Occhio alle cluster-bombs

Tutto questo, per vedere il regime di Milosevic più forte di un anno fa, con le opposizioni progressiste delle città duramente colpite dai bombardamenti a risultare le vere forze sconfitte e ridotte al silenzio. Infine, l'Italia sopporterà il peso più oneroso tra i paesi che hanno partecipato a questa sciagurata alleanza. Oltre all'inquinamento ambientale che ci colpirà nel lungo periodo - prima toccherà agli altri paesi balcanici e alla Grecia, dove già si registrano impennate nei tassi di radioattività - l'Adriatico è infestato di ordigni pericolosissimi, le famigerate cluster-bombs a frammentazione, ufficialmente vietate dalla Convenzione di Ginevra e successivamente da quella di Ottawa.

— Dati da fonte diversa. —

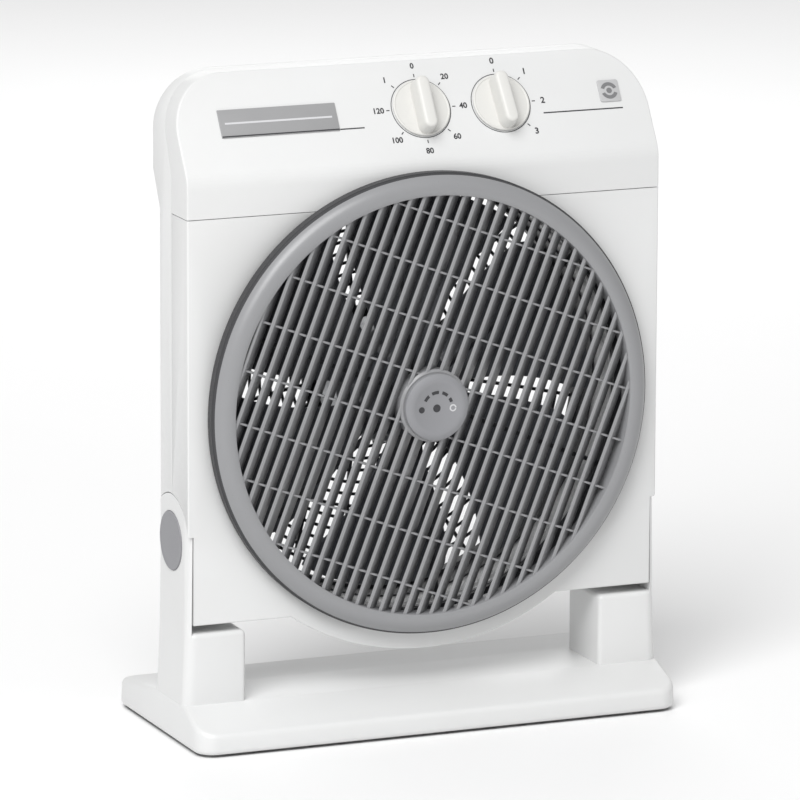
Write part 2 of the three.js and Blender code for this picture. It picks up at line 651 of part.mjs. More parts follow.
const bushOuter = PIN_RADIUS + FIT + GRILLE_BUSH_WALL;
const hubFrontY = slatFrontY - 0.5;
const hubBackY = guardFrontY - 3;

function buildLouvreGrille() {
  const skirt = openingRadius - 3;
  const innerWall = louvreRadius + 5;
  const ring = turned([
    [RING_RADIUS, ringEdgeY],
    [RING_RADIUS, ringEdgeY - 1.5],
    [RING_RADIUS - 2, ringEdgeY - RING_HEIGHT * 0.5],
    [RING_RADIUS - 6.5, ringEdgeY - RING_HEIGHT * 0.86],
    [RING_RADIUS - 11.5, crownY],
    [louvreRadius, slatFrontY - 0.6],
    [louvreRadius, ringEdgeY + 1],
    [innerWall, ringEdgeY + 1],
    [innerWall, bodyFront + 3],
    [skirt, bodyFront + 3],
    [skirt, ringEdgeY],
  ]);
  const reach = louvreRadius + 20;
  const bars = [];
  const slatCount = Math.floor(louvreRadius / SLAT_PITCH);
  const midY = slatFrontY + SLAT_DEPTH / 2;
  for (let i = -slatCount; i <= slatCount; i += 1) {
    const across = SLAT_DEPTH / Math.cos(SLAT_ANGLE);
    const slat = new THREE.BoxGeometry(SLAT_THICKNESS, across, 2 * reach);
    slat.rotateZ(-SLAT_ANGLE).translate(i * SLAT_PITCH, midY, 0);
    bars.push(solidOf(slat.rotateY(SLAT_LEAN).translate(0, 0, axisZ)));
  }
  const ribCount = Math.floor(louvreRadius / RIB_PITCH);
  for (let i = -ribCount; i < ribCount; i += 1) {
    const rib = new THREE.BoxGeometry(2 * reach, RIB_DEPTH, RIB_THICKNESS);
    rib.translate(0, slatFrontY + RIB_DEPTH / 2, (i + 0.5) * RIB_PITCH);
    bars.push(solidOf(rib.rotateY(SLAT_LEAN).translate(0, 0, axisZ)));
  }
  const inRing = tubeAboutAxis(0, louvreRadius + 2.5, slatFrontY, slatFrontY + SLAT_DEPTH, MEDIUM_ROUND);
  const field = join(...bars).intersect(inRing);
  const hub = tubeAboutAxis(0, GRILLE_HUB_RADIUS, hubFrontY, slatFrontY + SLAT_DEPTH, MEDIUM_ROUND);
  const sleeve = tubeAboutAxis(0, bushOuter + FIT + 3, hubFrontY, hubBackY, MEDIUM_ROUND);
  const bore = tubeAboutAxis(0, bushOuter + FIT, hubFrontY - 5, hubBackY + 5, MEDIUM_ROUND);
  return cut(join(ring, field, hub, sleeve), bore);
}

place(head, 'front_guard', buildFrontGuard(), 'darkPlastic');
place(head, 'louvre_grille', buildLouvreGrille(), 'grey');
place(head, 'grille_bush',
  tubeAboutAxis(PIN_RADIUS + FIT, bushOuter, pinTipY + FIT, hubBackY - FIT, MEDIUM_ROUND), 'bronze');

// Lock knob: a bevelled disc with a short nose that turns in the hub's bore.
const knobBackY = hubFrontY - 2 * FIT;
place(head, 'grille_lock_knob', turned([
  [0, knobBackY],
  [0, knobBackY - LOCK_KNOB_HEIGHT],
  [LOCK_KNOB_RADIUS - 3.5, knobBackY - LOCK_KNOB_HEIGHT],
  [LOCK_KNOB_RADIUS, knobBackY - LOCK_KNOB_HEIGHT + 2],
  [LOCK_KNOB_RADIUS, knobBackY],
], 36), 'grey');

// ---- rotor -------------------------------------------------------------------------------------

// One blade: a grid that twists from hub to tip, given an even thickness.
function bladeGeometry() {
  const steps = 4;
  const rows = [];
  for (const face of [-0.5, 0.5]) {
    for (let i = 0; i <= steps; i += 1) {
      const out = i / steps;
      const radius = ROTOR_HUB_RADIUS - 2 + (tipRadius - ROTOR_HUB_RADIUS + 2) * out;
      const sweep = BLADE_CHORD_ROOT + (BLADE_CHORD_TIP - BLADE_CHORD_ROOT) * out;
      for (let j = 0; j <= steps; j += 1) {
        const along = j / steps - 0.5;
        const angle = THREE.MathUtils.degToRad(sweep * along - 9 * out * out);
        const bow = Math.cos(Math.PI * along) * 3;
        const y = along * BLADE_AXIAL * (1 - 0.25 * out) + bow + face * BLADE_THICKNESS;
        rows.push(new THREE.Vector3(radius * Math.cos(angle), y, radius * Math.sin(angle)));
      }
    }
  }
  const wide = steps + 1;
  const at = (side, i, j) => side * wide * wide + i * wide + j;
  const index = [];
  const quad = (a, b, c, d) => index.push(a, b, c, a, c, d);
  for (let i = 0; i < steps; i += 1) {
    for (let j = 0; j < steps; j += 1) {
      quad(at(0, i, j), at(0, i + 1, j), at(0, i + 1, j + 1), at(0, i, j + 1));
      quad(at(1, i, j), at(1, i, j + 1), at(1, i + 1, j + 1), at(1, i + 1, j));
    }
    quad(at(0, i, 0), at(1, i, 0), at(1, i + 1, 0), at(0, i + 1, 0));
    quad(at(0, i, steps), at(0, i + 1, steps), at(1, i + 1, steps), at(1, i, steps));
    quad(at(0, 0, i), at(0, 0, i + 1), at(1, 0, i + 1), at(1, 0, i));
    quad(at(0, steps, i), at(1, steps, i), at(1, steps, i + 1), at(0, steps, i + 1));
  }
  const geometry = new THREE.BufferGeometry().setFromPoints(rows);
  geometry.setIndex(index);
  return geometry;
}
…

Le cluster-bombs sono micidiali ordigni che esplodono al contatto con il terreno solo parzialmente, infatti si calcola che circa il 30 per cento rimane inesploso ma attivo, pronto a deflagrare appena il singolo cilindro - poco più grande di due lattine di birra - viene rimosso. Decine di migliaia, forse centinaia di migliaia di cluster-bombs (ogni singolo contenitore a forma di serbatoio subalare ne racchiude circa duecento) sono state sganciate in mare dagli aerei della Nato al rientro dalle missioni, su preciso ordine dei comandi per "questioni di sicurezza" (evitando di atterrare negli aeroporti con quel carico potenzialmente devastante). Non passa giorno senza che i pescatori del Veneto, della Romagna, delle Marche, della Puglia, di tutte le regioni costiere, ne segnalino la presenza tra le reti tirate in secco, e sono già diversi i feriti gravi per le esplosioni avvenute a bordo o poco distante dai pescherecci. E la Nato continua a rifiutarsi di indicare con precisione i punti in cui sono state sganciate. In effetti, nelle migliaia di incursioni aeree effettuate, risulta ormai impossibile stabilire dove e quante siano, le cluster-bombs finite sul fondo del mare divenuto tra i più inquinati al mondo, nelle cui acque, tra l'altro, riposa ancora l'intero carico in bidoni di gas nervino di una nave statunitense affondata dai tedeschi nei pressi del porto di Bari (ufficialmente non dovrebbe esistere, perché "ufficialmente" gli Alleati non hanno usato gas nervino nella Seconda guerra mondiale...).

Forse, un giorno, nelle università dei nostri paesi, facoltà di Scienze Politiche, si studierà l'inesplicabile, assurdo caso di un'Europa che contribuì, nel lontano 1999, a destabilizzare se stessa e a condannare intere generazioni ad affrontare la più subdola e pericolosa delle forme di inquinamento letale.